André JOLIVET qui a lui-même beaucoup écrit pour instrument seul, que ce soit pour le violon, l'alto, le violoncelle, ou encore la flûte ou la clarinette, résume parfaitement bien ici l’essentiel de la problématique posée par la réalisation d’une pièce pour instrument seul, que ce soit tant du côté du compositeur que de celui de l’interprète.
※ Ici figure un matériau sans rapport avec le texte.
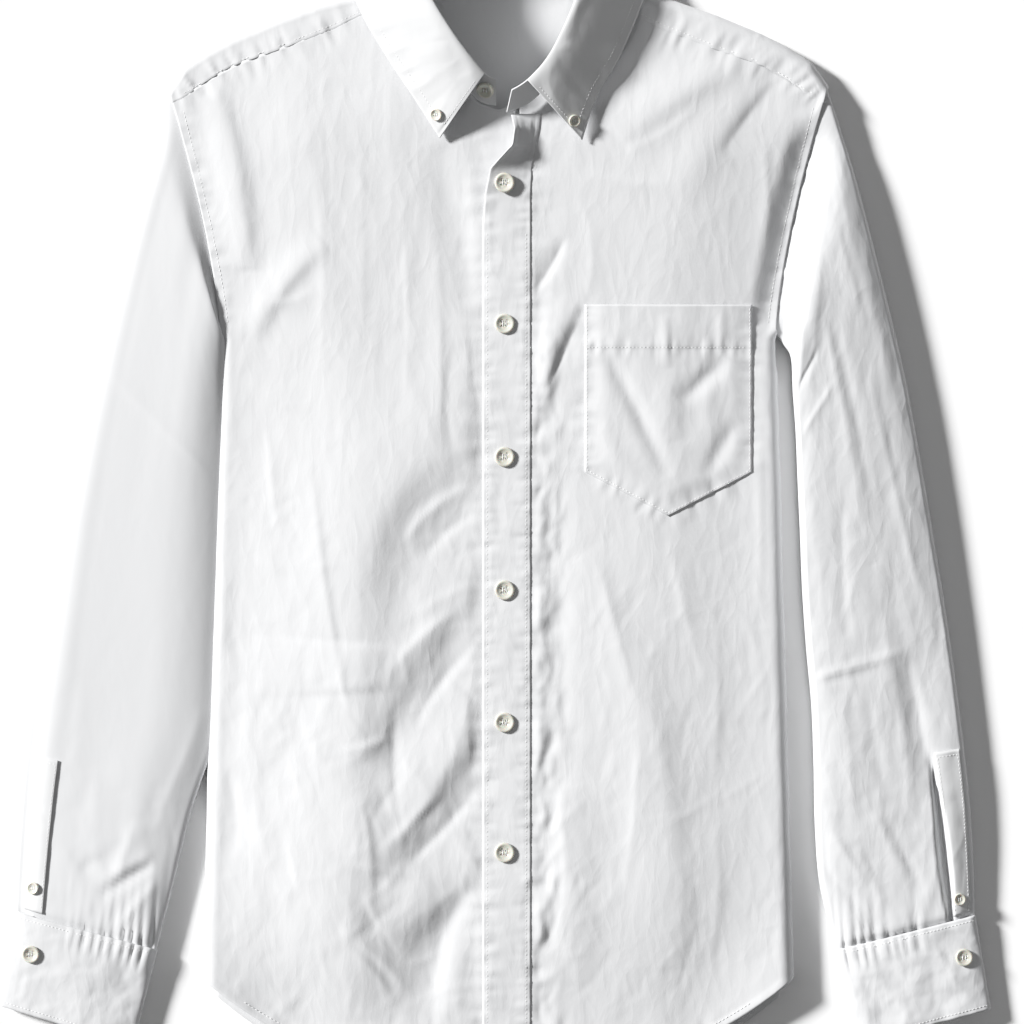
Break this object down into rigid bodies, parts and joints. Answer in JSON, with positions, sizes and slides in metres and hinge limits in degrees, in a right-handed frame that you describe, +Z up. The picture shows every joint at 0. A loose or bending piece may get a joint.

Nous choisirons, dans cette dernière partie, d’envisager les problèmes posés par notre répertoire à ses acteurs principaux, c’est-à-dire les problèmes compositionnels et ceux liés à l’interprétation. Dans les deux premiers chapitres, nous chercherons à montrer de quelle manière les compositeurs ont résolu, d’une part le problème de la nécessité polyphonique sur le violoncelle seul, et, d’autre part, celui de l’adaptation à de nouveaux langages d’un instrument initialement pensé et conçu en relation étroite avec le langage tonal. Le troisième chapitre, enfin, sera consacré aux interprètes et à leur rôle déterminant dans le développement de ce répertoire.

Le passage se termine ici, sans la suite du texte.